■ **EXERCISE BRIEF**:
Reproduce all of the data word for word.

■ **SUPPLIED DATA**:
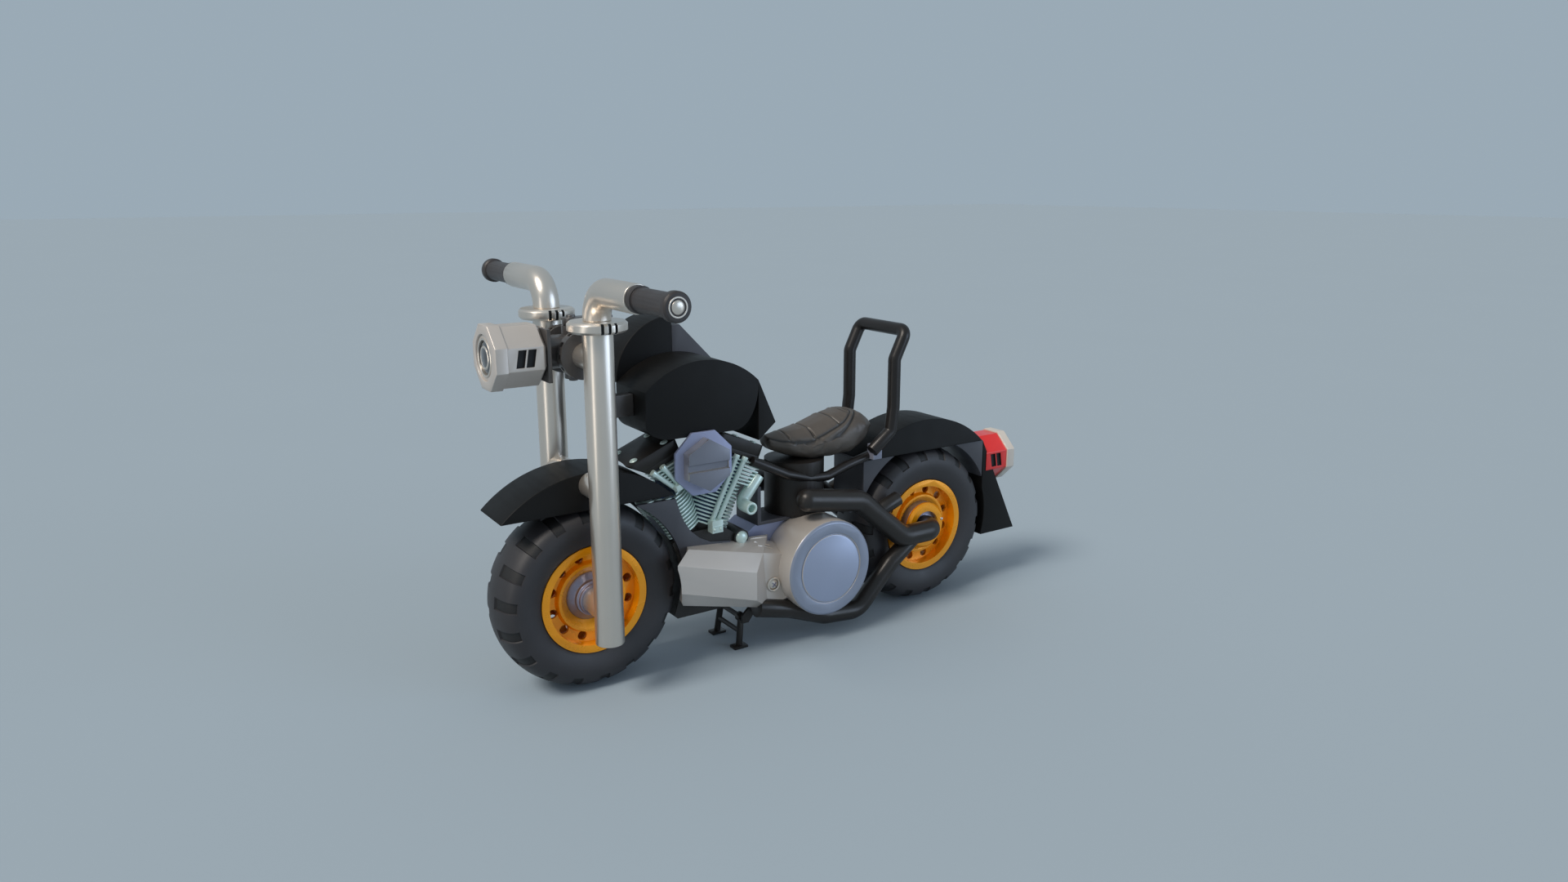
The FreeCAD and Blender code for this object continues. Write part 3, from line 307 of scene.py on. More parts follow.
def bright_casting():
    return finish("Bright casting", colours().casting, 0.35, 0.36, mottle=(3.0, 0.03), grain=SMOOTH_GRAIN)


def ring_face():
    return finish("Drum face", colours().ring_face, 0.5, 0.36, mottle=(3.0, 0.04), grain=SMOOTH_GRAIN)


def drum_disc():
    return finish("Drum disc", colours().disc, 0.6, 0.34, mottle=(3.0, 0.04), grain=SMOOTH_GRAIN)


# painted shade between the fins
def fin_gap_shade():
    return finish("Fin gap", colours().gap_shade, 0.2, 0.5)


def steering_grey():
    return finish("Steering grey", colours().ring, 0.55, 0.34, grain=(200.0, 0.00003))


def mount_grey():
    return finish("Mount grey", colours().mount, 0.3, 0.42)


# Meshes
DOME_CURVE = ((0.0, 1.0), (0.45, 0.9), (0.8, 0.55), (0.97, 0.2))
DOME_SUNK = 0.002


def merged_copy(node):
    """A CAD node's mesh with its doubled corners merged and its flat faces joined"""
    bm = bmesh.new()
    bm.from_mesh(frame["nodes"][node].data)
    bmesh.ops.remove_doubles(bm, verts=bm.verts, dist=MERGE)
    bmesh.ops.dissolve_limit(bm, angle_limit=FLAT, verts=bm.verts, edges=bm.edges)
    return bm


def add_piece(bm, name, body, slot, stands_for=(), rounding=0.0, segments=3, material=None,
              outward=True):
    """Makes an object of a finished bmesh, hangs it on the body it rides on, and hides the nodes it stands
    for
    """
    if outward:
        bmesh.ops.recalc_face_normals(bm, faces=bm.faces)
    mesh = bpy.data.meshes.new(name)
    bm.to_mesh(mesh)
    bm.free()
    mesh.materials.append(material or finish_of(slot))
    mesh.shade_smooth()
    piece = bpy.data.objects.new(name, mesh)
    bpy.context.scene.collection.objects.link(piece)
    if rounding > 0:
        edge = piece.modifiers.new("Rounding", "BEVEL")
        edge.width = rounding
        edge.segments = segments
        edge.limit_method = "ANGLE"
        edge.angle_limit = SHARP
        edge.harden_normals = True
    else:
        mesh.set_sharp_from_angle(angle=SHARP)
    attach(piece, body)
    if stands_for:
        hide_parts(*stands_for)
    return piece


def dress(node, rounding=None, segments=3, slot=None, material=None, bm=None):
    """Stands a CAD node's own shape with rounded edges in its place"""
    width = sizes().rounding if rounding is None else rounding
    return add_piece(bm or merged_copy(node), node + "_finish", BODY_OF[node], slot or SLOT_OF[node],
                     [node], width, segments, material, outward=False)


def paint_faces(piece, material, chosen):
    """Gives a further finish to the faces that the test chooses"""
    mesh = piece.data
    mesh.materials.append(material)
    for face in mesh.polygons:
        if chosen(face):
            face.material_index = len(mesh.materials) - 1


def paint(piece, material, chosen):
    """Gives a further finish to the faces that the test chooses by centre and normal"""
    paint_faces(piece, material, lambda face: chosen(face.center, face.normal))


def paint_within(piece, material, centre, radius):
    """Gives a further finish to the faces that look along +Y and lie wholly within a radius"""
    def inside(face):
        points = [piece.data.vertices[i].co - centre for i in face.vertices]
        return face.normal.y > 0.5 and max(math.hypot(p.x, p.z) for p in points) < radius
    paint_faces(piece, material, inside)


def slice_at(bm, point, normal):
    """Cuts every face that a plane crosses, and removes nothing"""
    geom = list(bm.verts) + list(bm.edges) + list(bm.faces)
    bmesh.ops.bisect_plane(bm, geom=geom, plane_co=point, plane_no=normal)


def revolve(bm, profile, centre, axis, steps, start=None):
    """Turns a profile of (radius, along) points about an axis through a full circle"""
    side = Vector(start) if start else axis.orthogonal().normalized()
    verts = [bm.verts.new(centre + side * r + axis * a) for r, a in profile]
    edges = [bm.edges.new(pair) for pair in zip(verts, verts[1:])]
    bmesh.ops.spin(bm, geom=verts + edges, cent=centre, axis=axis, angle=math.tau, steps=steps,
                   use_merge=True)
    bmesh.ops.remove_doubles(bm, verts=bm.verts, dist=MERGE)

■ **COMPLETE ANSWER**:
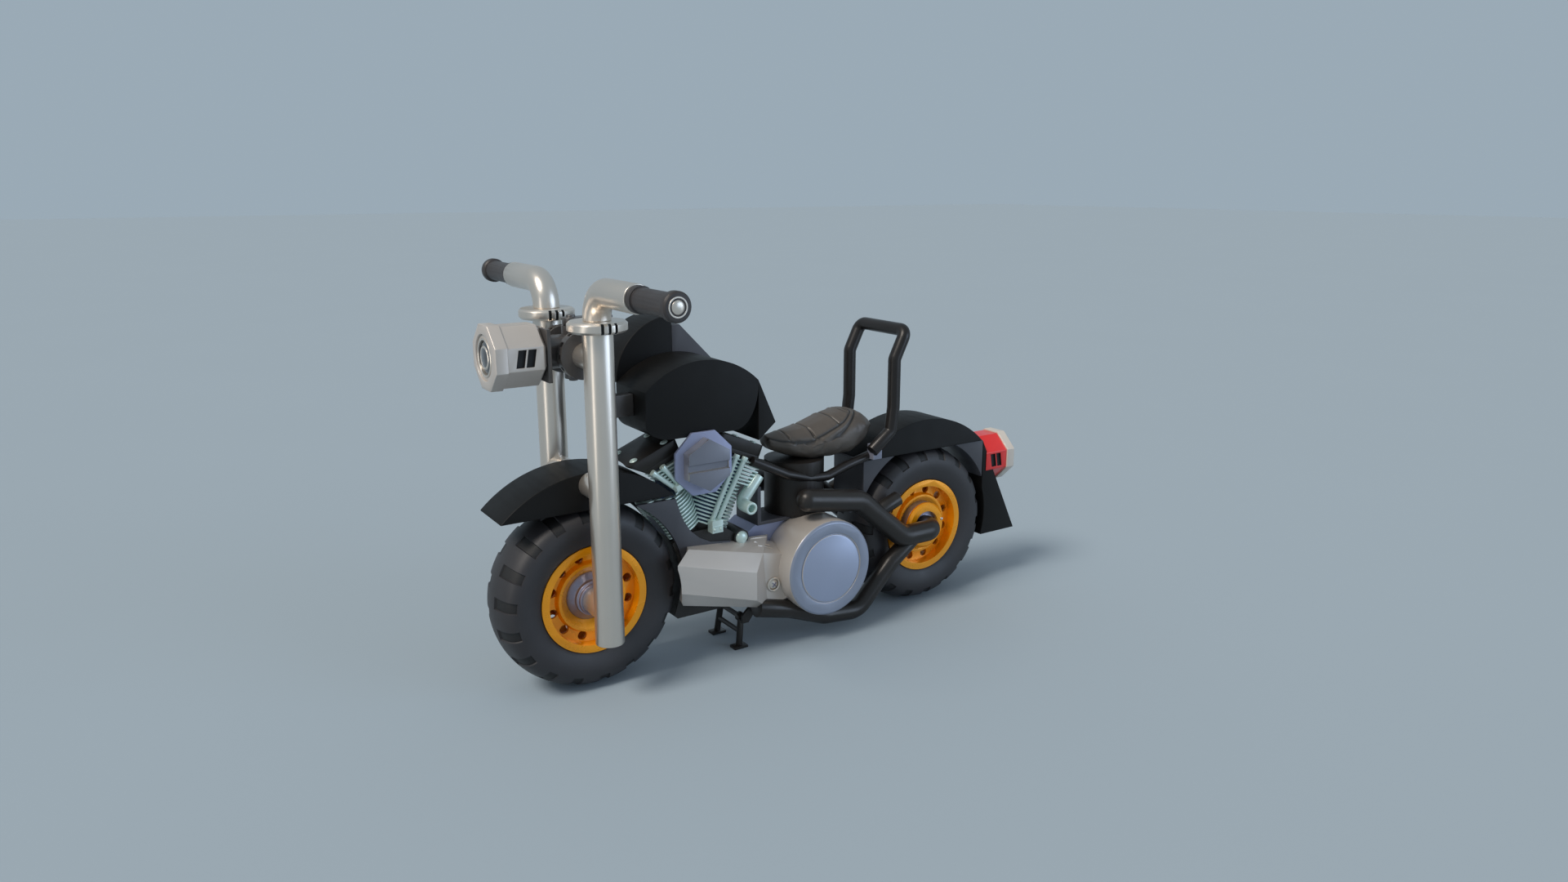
The FreeCAD and Blender code for this object continues. Write part 3, from line 307 of scene.py on. More parts follow.
def bright_casting():
    return finish("Bright casting", colours().casting, 0.35, 0.36, mottle=(3.0, 0.03), grain=SMOOTH_GRAIN)


def ring_face():
    return finish("Drum face", colours().ring_face, 0.5, 0.36, mottle=(3.0, 0.04), grain=SMOOTH_GRAIN)


def drum_disc():
    return finish("Drum disc", colours().disc, 0.6, 0.34, mottle=(3.0, 0.04), grain=SMOOTH_GRAIN)


# painted shade between the fins
def fin_gap_shade():
    return finish("Fin gap", colours().gap_shade, 0.2, 0.5)


def steering_grey():
    return finish("Steering grey", colours().ring, 0.55, 0.34, grain=(200.0, 0.00003))


def mount_grey():
    return finish("Mount grey", colours().mount, 0.3, 0.42)


# Meshes
DOME_CURVE = ((0.0, 1.0), (0.45, 0.9), (0.8, 0.55), (0.97, 0.2))
DOME_SUNK = 0.002


def merged_copy(node):
    """A CAD node's mesh with its doubled corners merged and its flat faces joined"""
    bm = bmesh.new()
    bm.from_mesh(frame["nodes"][node].data)
    bmesh.ops.remove_doubles(bm, verts=bm.verts, dist=MERGE)
    bmesh.ops.dissolve_limit(bm, angle_limit=FLAT, verts=bm.verts, edges=bm.edges)
    return bm


def add_piece(bm, name, body, slot, stands_for=(), rounding=0.0, segments=3, material=None,
              outward=True):
    """Makes an object of a finished bmesh, hangs it on the body it rides on, and hides the nodes it stands
    for
    """
    if outward:
        bmesh.ops.recalc_face_normals(bm, faces=bm.faces)
    mesh = bpy.data.meshes.new(name)
    bm.to_mesh(mesh)
    bm.free()
    mesh.materials.append(material or finish_of(slot))
    mesh.shade_smooth()
    piece = bpy.data.objects.new(name, mesh)
    bpy.context.scene.collection.objects.link(piece)
    if rounding > 0:
        edge = piece.modifiers.new("Rounding", "BEVEL")
        edge.width = rounding
        edge.segments = segments
        edge.limit_method = "ANGLE"
        edge.angle_limit = SHARP
        edge.harden_normals = True
    else:
        mesh.set_sharp_from_angle(angle=SHARP)
    attach(piece, body)
    if stands_for:
        hide_parts(*stands_for)
    return piece


def dress(node, rounding=None, segments=3, slot=None, material=None, bm=None):
    """Stands a CAD node's own shape with rounded edges in its place"""
    width = sizes().rounding if rounding is None else rounding
    return add_piece(bm or merged_copy(node), node + "_finish", BODY_OF[node], slot or SLOT_OF[node],
                     [node], width, segments, material, outward=False)


def paint_faces(piece, material, chosen):
    """Gives a further finish to the faces that the test chooses"""
    mesh = piece.data
    mesh.materials.append(material)
    for face in mesh.polygons:
        if chosen(face):
            face.material_index = len(mesh.materials) - 1


def paint(piece, material, chosen):
    """Gives a further finish to the faces that the test chooses by centre and normal"""
    paint_faces(piece, material, lambda face: chosen(face.center, face.normal))


def paint_within(piece, material, centre, radius):
    """Gives a further finish to the faces that look along +Y and lie wholly within a radius"""
    def inside(face):
        points = [piece.data.vertices[i].co - centre for i in face.vertices]
        return face.normal.y > 0.5 and max(math.hypot(p.x, p.z) for p in points) < radius
    paint_faces(piece, material, inside)


def slice_at(bm, point, normal):
    """Cuts every face that a plane crosses, and removes nothing"""
    geom = list(bm.verts) + list(bm.edges) + list(bm.faces)
    bmesh.ops.bisect_plane(bm, geom=geom, plane_co=point, plane_no=normal)


def revolve(bm, profile, centre, axis, steps, start=None):
    """Turns a profile of (radius, along) points about an axis through a full circle"""
    side = Vector(start) if start else axis.orthogonal().normalized()
    verts = [bm.verts.new(centre + side * r + axis * a) for r, a in profile]
    edges = [bm.edges.new(pair) for pair in zip(verts, verts[1:])]
    bmesh.ops.spin(bm, geom=verts + edges, cent=centre, axis=axis, angle=math.tau, steps=steps,
                   use_merge=True)
    bmesh.ops.remove_doubles(bm, verts=bm.verts, dist=MERGE)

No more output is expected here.